▶ _What you will do_: Write out each line beneath this one exactly as it reads.

▶ _A run of records_:
(begin)
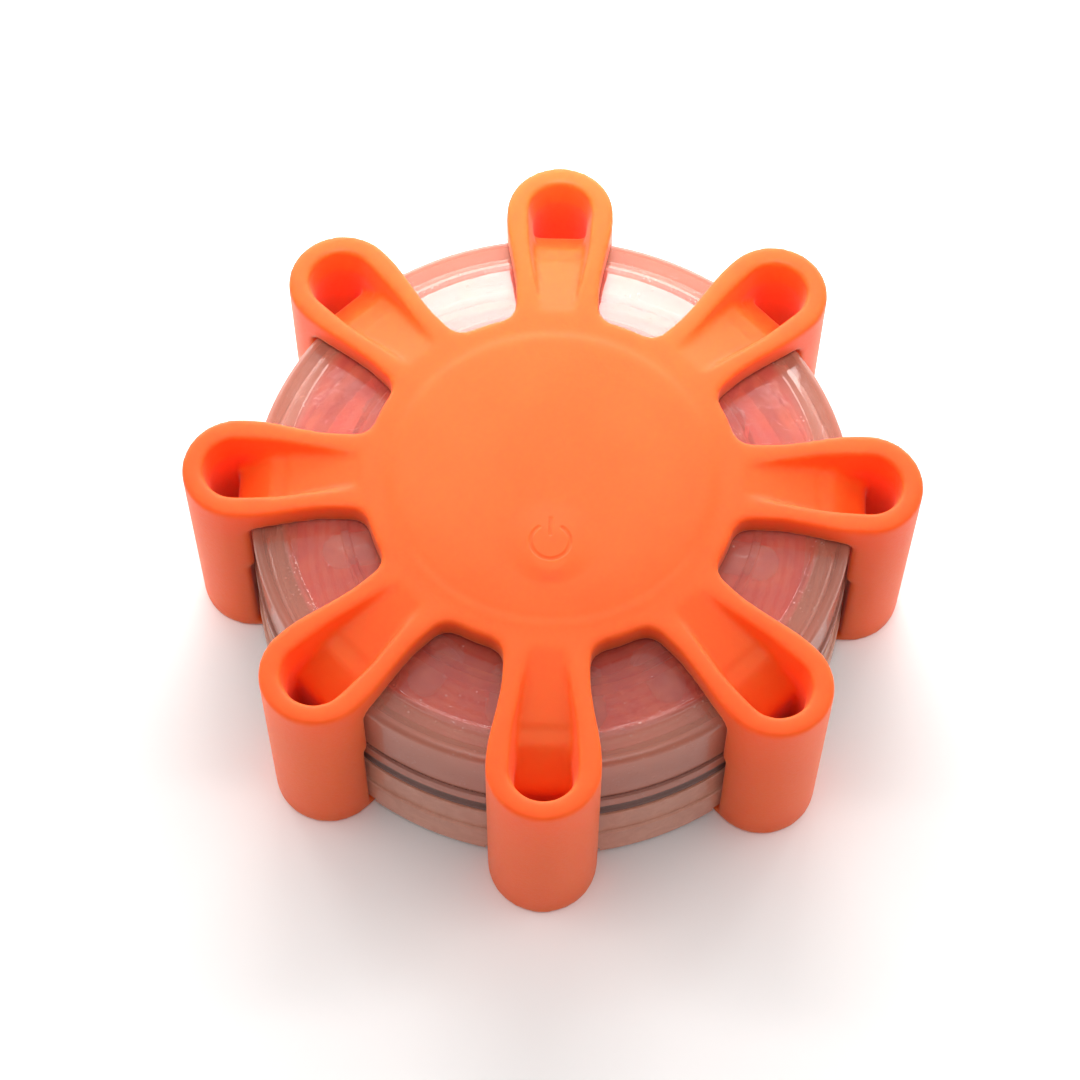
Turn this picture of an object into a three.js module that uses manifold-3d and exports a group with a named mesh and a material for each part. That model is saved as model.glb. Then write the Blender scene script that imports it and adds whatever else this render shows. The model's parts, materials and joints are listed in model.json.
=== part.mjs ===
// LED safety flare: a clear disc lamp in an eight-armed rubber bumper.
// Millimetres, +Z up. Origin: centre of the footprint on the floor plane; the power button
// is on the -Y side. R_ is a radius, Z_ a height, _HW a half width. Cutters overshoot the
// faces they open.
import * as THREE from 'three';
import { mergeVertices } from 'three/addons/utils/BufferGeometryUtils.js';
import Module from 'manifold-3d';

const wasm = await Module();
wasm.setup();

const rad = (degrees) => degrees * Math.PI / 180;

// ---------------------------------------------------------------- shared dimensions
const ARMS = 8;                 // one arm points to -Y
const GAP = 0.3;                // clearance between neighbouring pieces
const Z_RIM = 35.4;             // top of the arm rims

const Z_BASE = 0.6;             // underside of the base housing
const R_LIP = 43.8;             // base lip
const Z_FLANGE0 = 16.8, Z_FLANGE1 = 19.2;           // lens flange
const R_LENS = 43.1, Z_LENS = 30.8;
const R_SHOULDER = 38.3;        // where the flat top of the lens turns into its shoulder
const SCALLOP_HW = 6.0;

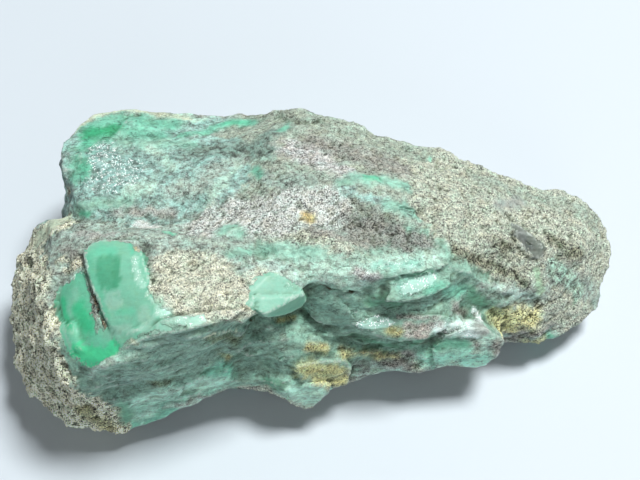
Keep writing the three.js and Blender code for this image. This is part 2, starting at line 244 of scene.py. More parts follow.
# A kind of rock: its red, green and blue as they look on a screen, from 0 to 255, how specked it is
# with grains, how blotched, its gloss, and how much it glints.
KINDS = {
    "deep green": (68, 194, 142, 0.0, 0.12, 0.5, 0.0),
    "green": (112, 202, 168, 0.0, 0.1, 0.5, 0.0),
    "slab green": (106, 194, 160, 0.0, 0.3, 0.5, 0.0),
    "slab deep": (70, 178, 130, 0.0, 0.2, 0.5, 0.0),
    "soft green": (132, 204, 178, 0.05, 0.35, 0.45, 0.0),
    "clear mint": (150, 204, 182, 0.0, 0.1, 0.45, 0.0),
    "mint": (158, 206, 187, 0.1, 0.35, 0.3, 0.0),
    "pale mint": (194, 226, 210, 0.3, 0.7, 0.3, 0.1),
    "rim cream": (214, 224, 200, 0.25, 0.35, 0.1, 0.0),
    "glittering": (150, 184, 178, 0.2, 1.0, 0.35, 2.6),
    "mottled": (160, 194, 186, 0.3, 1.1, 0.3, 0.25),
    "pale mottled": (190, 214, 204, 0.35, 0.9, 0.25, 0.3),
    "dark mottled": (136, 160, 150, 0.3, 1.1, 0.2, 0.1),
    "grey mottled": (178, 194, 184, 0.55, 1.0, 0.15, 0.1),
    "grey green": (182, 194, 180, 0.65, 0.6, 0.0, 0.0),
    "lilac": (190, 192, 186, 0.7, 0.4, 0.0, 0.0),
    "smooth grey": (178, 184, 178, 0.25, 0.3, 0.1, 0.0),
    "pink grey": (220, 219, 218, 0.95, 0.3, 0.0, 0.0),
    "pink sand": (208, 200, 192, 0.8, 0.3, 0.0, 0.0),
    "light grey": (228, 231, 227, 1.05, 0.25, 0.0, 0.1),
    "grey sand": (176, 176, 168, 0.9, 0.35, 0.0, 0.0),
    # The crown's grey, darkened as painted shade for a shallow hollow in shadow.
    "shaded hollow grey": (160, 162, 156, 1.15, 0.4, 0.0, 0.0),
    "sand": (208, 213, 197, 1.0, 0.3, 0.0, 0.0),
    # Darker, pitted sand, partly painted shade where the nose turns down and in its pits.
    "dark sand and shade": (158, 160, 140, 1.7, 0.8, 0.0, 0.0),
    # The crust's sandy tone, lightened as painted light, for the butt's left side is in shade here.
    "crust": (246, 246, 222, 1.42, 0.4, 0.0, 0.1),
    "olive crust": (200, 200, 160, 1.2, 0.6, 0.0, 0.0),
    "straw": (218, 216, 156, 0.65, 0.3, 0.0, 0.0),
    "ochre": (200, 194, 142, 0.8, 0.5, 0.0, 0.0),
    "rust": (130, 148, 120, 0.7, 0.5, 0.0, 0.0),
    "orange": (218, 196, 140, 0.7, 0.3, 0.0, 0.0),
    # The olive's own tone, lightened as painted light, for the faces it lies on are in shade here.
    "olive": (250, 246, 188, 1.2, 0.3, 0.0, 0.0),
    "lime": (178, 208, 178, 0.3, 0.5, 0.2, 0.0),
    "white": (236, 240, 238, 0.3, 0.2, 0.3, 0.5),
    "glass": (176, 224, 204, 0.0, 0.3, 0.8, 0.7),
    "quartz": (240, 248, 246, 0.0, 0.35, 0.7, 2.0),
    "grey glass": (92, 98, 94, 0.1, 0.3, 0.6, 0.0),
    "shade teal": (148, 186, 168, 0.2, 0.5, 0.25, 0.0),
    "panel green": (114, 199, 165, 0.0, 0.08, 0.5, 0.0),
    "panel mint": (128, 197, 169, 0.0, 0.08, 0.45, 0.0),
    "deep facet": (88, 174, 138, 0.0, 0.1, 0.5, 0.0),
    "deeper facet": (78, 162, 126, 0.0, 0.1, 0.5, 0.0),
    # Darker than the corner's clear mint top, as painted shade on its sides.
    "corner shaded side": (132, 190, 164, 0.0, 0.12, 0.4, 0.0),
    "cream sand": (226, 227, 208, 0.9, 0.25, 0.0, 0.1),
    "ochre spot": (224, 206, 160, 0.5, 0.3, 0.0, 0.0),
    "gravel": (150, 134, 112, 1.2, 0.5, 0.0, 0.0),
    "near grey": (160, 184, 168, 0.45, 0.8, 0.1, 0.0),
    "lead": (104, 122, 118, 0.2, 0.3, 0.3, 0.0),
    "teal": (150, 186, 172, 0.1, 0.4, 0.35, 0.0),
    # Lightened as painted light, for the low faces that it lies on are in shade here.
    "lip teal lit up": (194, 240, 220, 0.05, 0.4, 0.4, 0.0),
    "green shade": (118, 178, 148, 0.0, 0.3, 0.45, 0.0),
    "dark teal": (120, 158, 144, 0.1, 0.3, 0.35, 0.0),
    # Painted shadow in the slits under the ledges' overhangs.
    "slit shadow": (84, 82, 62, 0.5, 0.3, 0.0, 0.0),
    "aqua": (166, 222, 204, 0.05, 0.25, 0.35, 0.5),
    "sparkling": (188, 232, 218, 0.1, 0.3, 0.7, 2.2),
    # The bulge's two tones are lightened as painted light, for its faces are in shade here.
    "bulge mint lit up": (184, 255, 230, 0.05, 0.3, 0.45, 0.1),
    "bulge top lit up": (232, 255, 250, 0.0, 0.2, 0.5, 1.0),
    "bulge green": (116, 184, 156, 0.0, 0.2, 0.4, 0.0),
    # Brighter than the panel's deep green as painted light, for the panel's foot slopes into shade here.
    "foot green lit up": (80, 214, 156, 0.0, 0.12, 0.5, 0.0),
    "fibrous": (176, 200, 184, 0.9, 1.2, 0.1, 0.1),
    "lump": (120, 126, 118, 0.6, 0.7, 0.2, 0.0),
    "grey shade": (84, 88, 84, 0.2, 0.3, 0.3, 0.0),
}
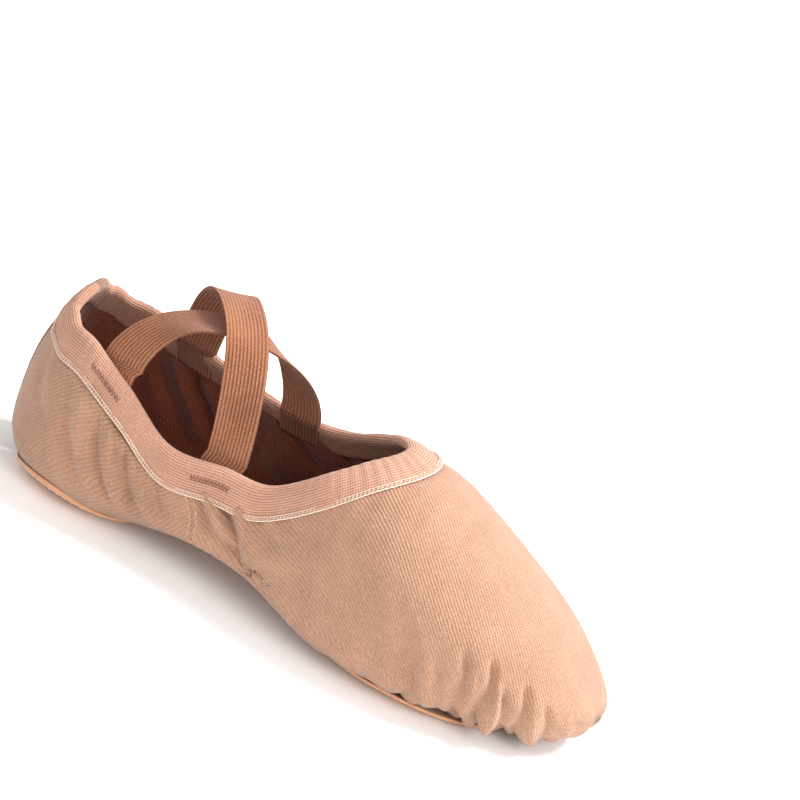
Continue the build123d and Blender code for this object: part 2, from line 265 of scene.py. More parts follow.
(end)
▶ _Result_:
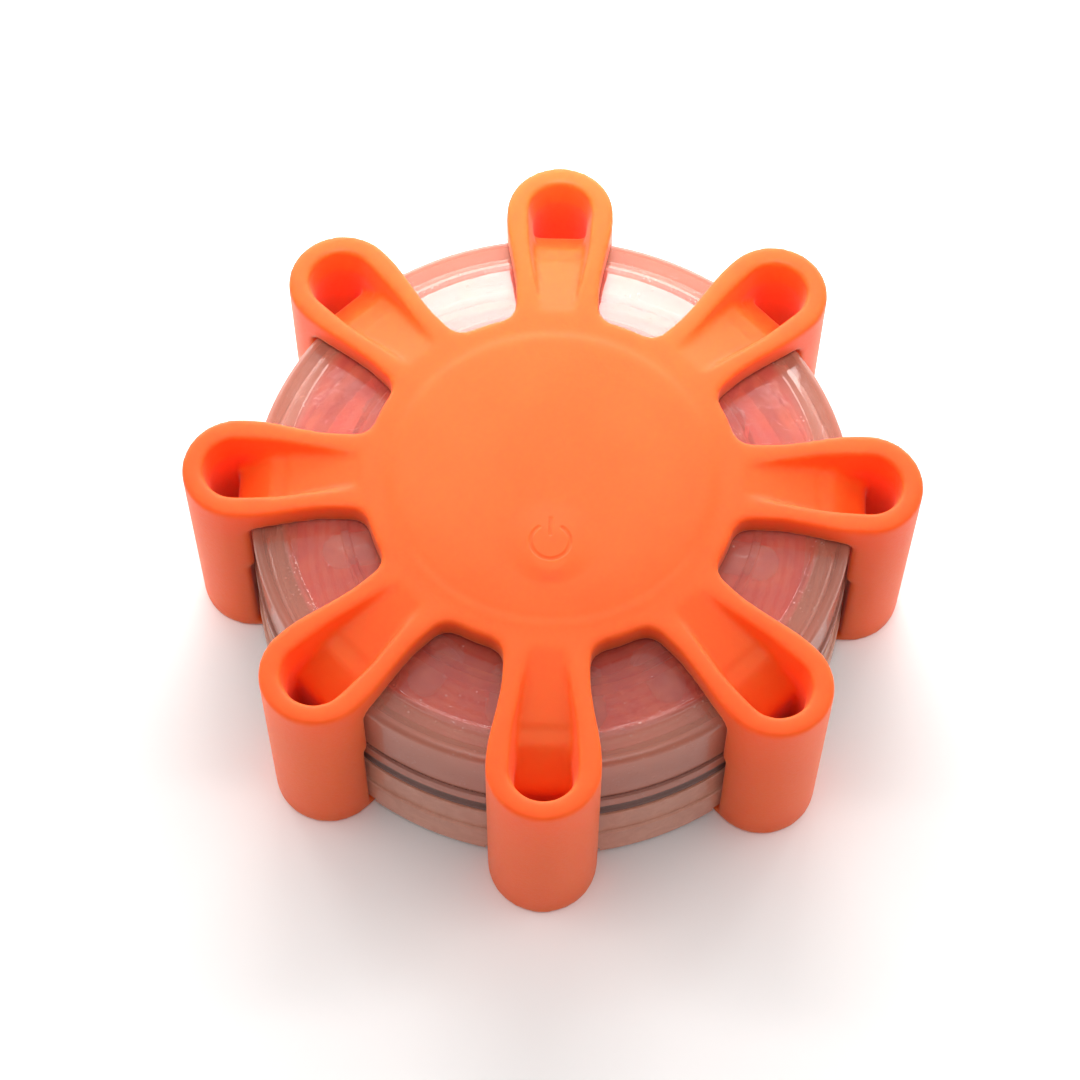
Turn this picture of an object into a three.js module that uses manifold-3d and exports a group with a named mesh and a material for each part. That model is saved as model.glb. Then write the Blender scene script that imports it and adds whatever else this render shows. The model's parts, materials and joints are listed in model.json.
=== part.mjs ===
// LED safety flare: a clear disc lamp in an eight-armed rubber bumper.
// Millimetres, +Z up. Origin: centre of the footprint on the floor plane; the power button
// is on the -Y side. R_ is a radius, Z_ a height, _HW a half width. Cutters overshoot the
// faces they open.
import * as THREE from 'three';
import { mergeVertices } from 'three/addons/utils/BufferGeometryUtils.js';
import Module from 'manifold-3d';

const wasm = await Module();
wasm.setup();

const rad = (degrees) => degrees * Math.PI / 180;

// ---------------------------------------------------------------- shared dimensions
const ARMS = 8;                 // one arm points to -Y
const GAP = 0.3;                // clearance between neighbouring pieces
const Z_RIM = 35.4;             // top of the arm rims

const Z_BASE = 0.6;             // underside of the base housing
const R_LIP = 43.8;             // base lip
const Z_FLANGE0 = 16.8, Z_FLANGE1 = 19.2;           // lens flange
const R_LENS = 43.1, Z_LENS = 30.8;
const R_SHOULDER = 38.3;        // where the flat top of the lens turns into its shoulder
const SCALLOP_HW = 6.0;

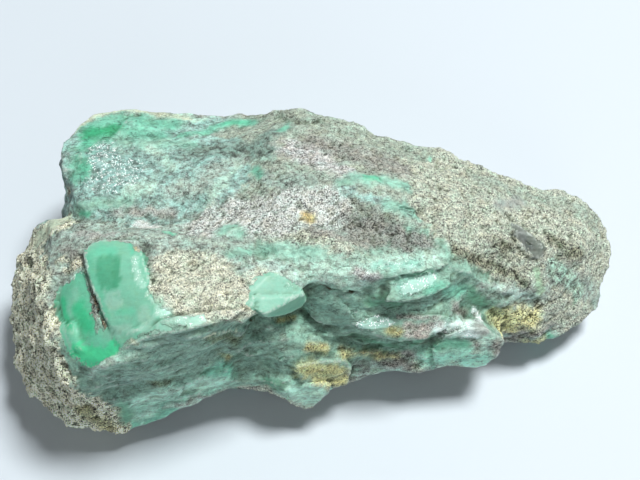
Keep writing the three.js and Blender code for this image. This is part 2, starting at line 244 of scene.py. More parts follow.
# A kind of rock: its red, green and blue as they look on a screen, from 0 to 255, how specked it is
# with grains, how blotched, its gloss, and how much it glints.
KINDS = {
    "deep green": (68, 194, 142, 0.0, 0.12, 0.5, 0.0),
    "green": (112, 202, 168, 0.0, 0.1, 0.5, 0.0),
    "slab green": (106, 194, 160, 0.0, 0.3, 0.5, 0.0),
    "slab deep": (70, 178, 130, 0.0, 0.2, 0.5, 0.0),
    "soft green": (132, 204, 178, 0.05, 0.35, 0.45, 0.0),
    "clear mint": (150, 204, 182, 0.0, 0.1, 0.45, 0.0),
    "mint": (158, 206, 187, 0.1, 0.35, 0.3, 0.0),
    "pale mint": (194, 226, 210, 0.3, 0.7, 0.3, 0.1),
    "rim cream": (214, 224, 200, 0.25, 0.35, 0.1, 0.0),
    "glittering": (150, 184, 178, 0.2, 1.0, 0.35, 2.6),
    "mottled": (160, 194, 186, 0.3, 1.1, 0.3, 0.25),
    "pale mottled": (190, 214, 204, 0.35, 0.9, 0.25, 0.3),
    "dark mottled": (136, 160, 150, 0.3, 1.1, 0.2, 0.1),
    "grey mottled": (178, 194, 184, 0.55, 1.0, 0.15, 0.1),
    "grey green": (182, 194, 180, 0.65, 0.6, 0.0, 0.0),
    "lilac": (190, 192, 186, 0.7, 0.4, 0.0, 0.0),
    "smooth grey": (178, 184, 178, 0.25, 0.3, 0.1, 0.0),
    "pink grey": (220, 219, 218, 0.95, 0.3, 0.0, 0.0),
    "pink sand": (208, 200, 192, 0.8, 0.3, 0.0, 0.0),
    "light grey": (228, 231, 227, 1.05, 0.25, 0.0, 0.1),
    "grey sand": (176, 176, 168, 0.9, 0.35, 0.0, 0.0),
    # The crown's grey, darkened as painted shade for a shallow hollow in shadow.
    "shaded hollow grey": (160, 162, 156, 1.15, 0.4, 0.0, 0.0),
    "sand": (208, 213, 197, 1.0, 0.3, 0.0, 0.0),
    # Darker, pitted sand, partly painted shade where the nose turns down and in its pits.
    "dark sand and shade": (158, 160, 140, 1.7, 0.8, 0.0, 0.0),
    # The crust's sandy tone, lightened as painted light, for the butt's left side is in shade here.
    "crust": (246, 246, 222, 1.42, 0.4, 0.0, 0.1),
    "olive crust": (200, 200, 160, 1.2, 0.6, 0.0, 0.0),
    "straw": (218, 216, 156, 0.65, 0.3, 0.0, 0.0),
    "ochre": (200, 194, 142, 0.8, 0.5, 0.0, 0.0),
    "rust": (130, 148, 120, 0.7, 0.5, 0.0, 0.0),
    "orange": (218, 196, 140, 0.7, 0.3, 0.0, 0.0),
    # The olive's own tone, lightened as painted light, for the faces it lies on are in shade here.
    "olive": (250, 246, 188, 1.2, 0.3, 0.0, 0.0),
    "lime": (178, 208, 178, 0.3, 0.5, 0.2, 0.0),
    "white": (236, 240, 238, 0.3, 0.2, 0.3, 0.5),
    "glass": (176, 224, 204, 0.0, 0.3, 0.8, 0.7),
    "quartz": (240, 248, 246, 0.0, 0.35, 0.7, 2.0),
    "grey glass": (92, 98, 94, 0.1, 0.3, 0.6, 0.0),
    "shade teal": (148, 186, 168, 0.2, 0.5, 0.25, 0.0),
    "panel green": (114, 199, 165, 0.0, 0.08, 0.5, 0.0),
    "panel mint": (128, 197, 169, 0.0, 0.08, 0.45, 0.0),
    "deep facet": (88, 174, 138, 0.0, 0.1, 0.5, 0.0),
    "deeper facet": (78, 162, 126, 0.0, 0.1, 0.5, 0.0),
    # Darker than the corner's clear mint top, as painted shade on its sides.
    "corner shaded side": (132, 190, 164, 0.0, 0.12, 0.4, 0.0),
    "cream sand": (226, 227, 208, 0.9, 0.25, 0.0, 0.1),
    "ochre spot": (224, 206, 160, 0.5, 0.3, 0.0, 0.0),
    "gravel": (150, 134, 112, 1.2, 0.5, 0.0, 0.0),
    "near grey": (160, 184, 168, 0.45, 0.8, 0.1, 0.0),
    "lead": (104, 122, 118, 0.2, 0.3, 0.3, 0.0),
    "teal": (150, 186, 172, 0.1, 0.4, 0.35, 0.0),
    # Lightened as painted light, for the low faces that it lies on are in shade here.
    "lip teal lit up": (194, 240, 220, 0.05, 0.4, 0.4, 0.0),
    "green shade": (118, 178, 148, 0.0, 0.3, 0.45, 0.0),
    "dark teal": (120, 158, 144, 0.1, 0.3, 0.35, 0.0),
    # Painted shadow in the slits under the ledges' overhangs.
    "slit shadow": (84, 82, 62, 0.5, 0.3, 0.0, 0.0),
    "aqua": (166, 222, 204, 0.05, 0.25, 0.35, 0.5),
    "sparkling": (188, 232, 218, 0.1, 0.3, 0.7, 2.2),
    # The bulge's two tones are lightened as painted light, for its faces are in shade here.
    "bulge mint lit up": (184, 255, 230, 0.05, 0.3, 0.45, 0.1),
    "bulge top lit up": (232, 255, 250, 0.0, 0.2, 0.5, 1.0),
    "bulge green": (116, 184, 156, 0.0, 0.2, 0.4, 0.0),
    # Brighter than the panel's deep green as painted light, for the panel's foot slopes into shade here.
    "foot green lit up": (80, 214, 156, 0.0, 0.12, 0.5, 0.0),
    "fibrous": (176, 200, 184, 0.9, 1.2, 0.1, 0.1),
    "lump": (120, 126, 118, 0.6, 0.7, 0.2, 0.0),
    "grey shade": (84, 88, 84, 0.2, 0.3, 0.3, 0.0),
}
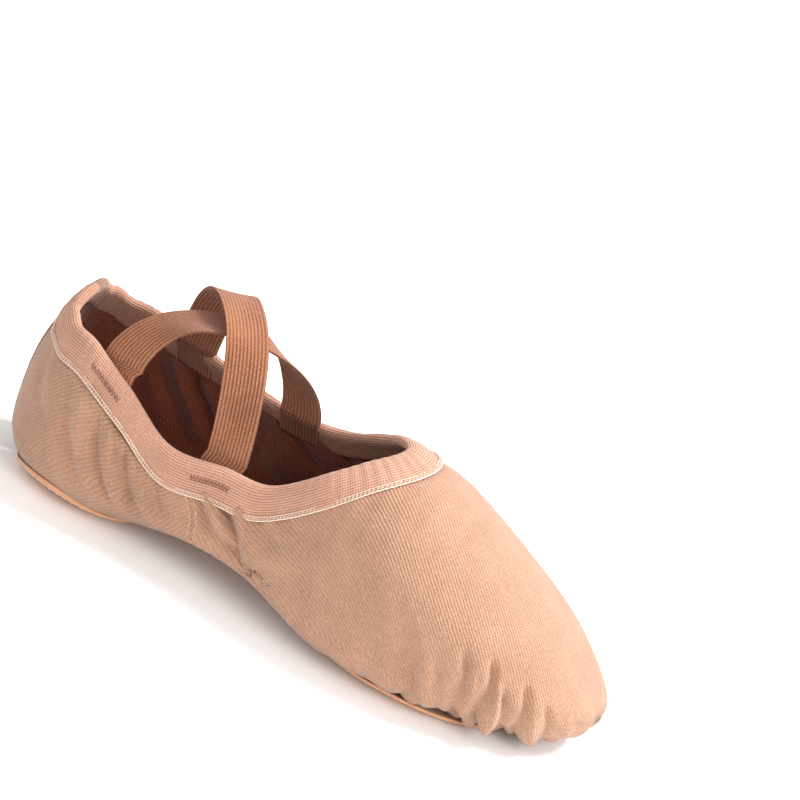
Continue the build123d and Blender code for this object: part 2, from line 265 of scene.py. More parts follow.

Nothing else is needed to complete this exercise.